Oops i think my comment was lost somehow! Okay trying again.....I love this post! the photos are so precious, too. I have felt the same about holding baby boy many times since he entered our lives. It's so sweet to have those quiet, happy, content moments. I realize they will pass quickly and he will soon be just moving all over the place (he already is quite mobile most of the time!), so I need to take the time to savor those moments. Your posts are so sweet and inspirational! I loved reading the ones about your honeymoon, too! Sorry I haven't gotten to comment lately...been a wee bit busy! LOL Have a blessed day!

Hannah said...

how precious! that first picture is priceless, as is that hour. What a wonderful gift of cuddles. It's one of my favorite kinds.

Ashley said...

Ohh, this is so sweet :).

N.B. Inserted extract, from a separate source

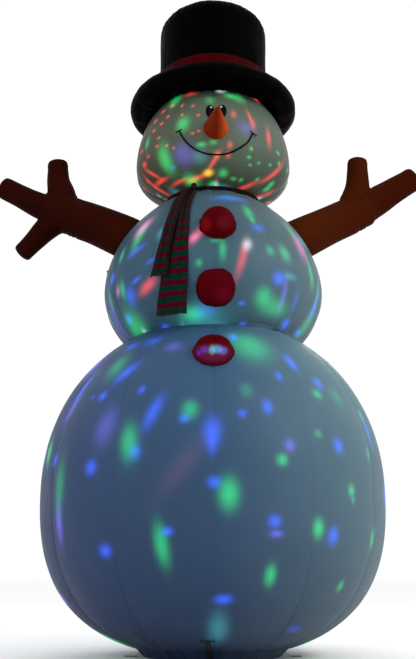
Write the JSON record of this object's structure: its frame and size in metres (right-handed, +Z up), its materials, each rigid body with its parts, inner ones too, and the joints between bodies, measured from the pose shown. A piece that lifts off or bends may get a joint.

It's those little moments...

Amanda said...

Beautiful moment! I know those are ones to cherish!

Shae said...

I love posts like these! :)

Melanie said...

So sweet! Your right..they grow up before we know it!! Sniff sniff..I only wish Makayla would do this now!

Allison Rebecca said...

LOVE this! I'm convinced that God sends these little ones to make us slow down and truly see the world. Beautiful post!

Allison said...

Oh man, these moments are so perfect and worth the slowing down and 'wasting time'

LeAnna said...

It's always worth it, those "wasted" times. :)

Lauren said...

beautiful post! I got to experience some of this yesterday & it was perfection! As a 19 month old, Elyse normally wants absolutely NO cuddling when it's time for nap!

Anonymous said...

Oh ... what a beautiful post. I want to be this sort of mother someday. I can be terribly driven and I'm not sure that that will change just because, if and when it happens, I have a family of my own. Thank you for a lovely vision of the sort of mother I want to be someday. I'm sure that, when your babies are grown, you'll remember these moments and be oh-so-glad that you let everything else go and stayed with them in the moment.